JAY: Which most people, including many regulators, think would be a good thing, because you get these wild swings sometimes because of high-frequency trading.
POLLIN: Yeah. Yeah. No, it, it will reduce it. You still--.
JAY: Now, so what's the big knock against this? I mean, it seems pretty straightforward.
POLLIN: The knock against it is--.
JAY: We don't want to pay a tax.
POLLIN: Yeah, rich people don't want to pay taxes.
JAY: Oh, no, what a, what a unique thing there.
POLLIN: Yeah, yeah. We would never want to do that. But on--the other thing is if we take the argument that, you know, Wall Street is making a very important, positive contributions towards channeling money to productive investments in the economy to create jobs, then the argument is, well, you're discouraging that. And you're distorting the work that Wall Street does by establishing this tax that, you know, otherwise it wouldn't be thinking about this tax, and they could make decisions based on which companies deserve to get money. That would be the--.
JAY: And not likely they would put it into free college education.
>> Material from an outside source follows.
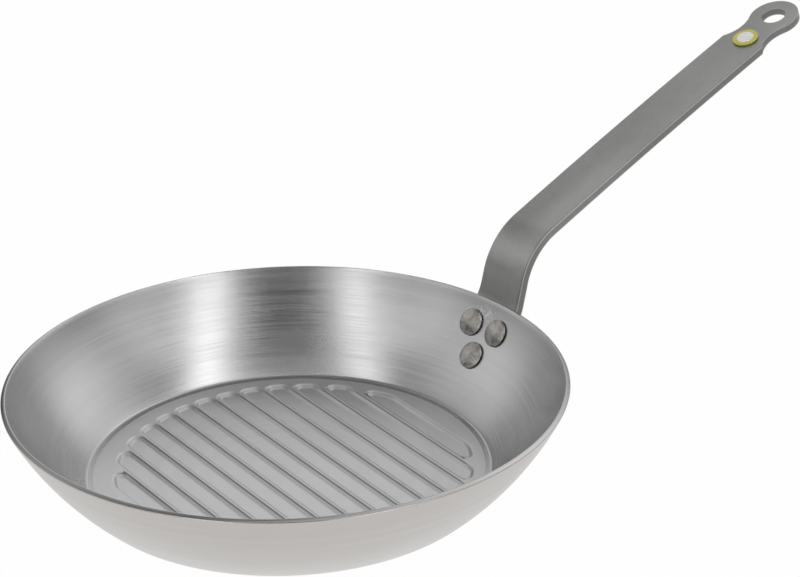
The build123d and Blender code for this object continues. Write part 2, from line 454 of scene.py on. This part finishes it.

POLLIN: No. No. That would not be, you know, where the money would be going, not very likely. Yeah. And, I mean, the more fundamental point is, look, there's, there's almost no evidence showing that Wall Street trading has a positive impact on productive investment activity. It's quite the opposite. It encourages short-termism, it encourages firms to worry more about their stock price than doing things to promote productive activity.
So that argument against the tax, I think, is not valid.
JAY: All right, thanks very much for joining us.
POLLIN: Okay, thanks.
JAY: And thank you for joining us on the Real News Network.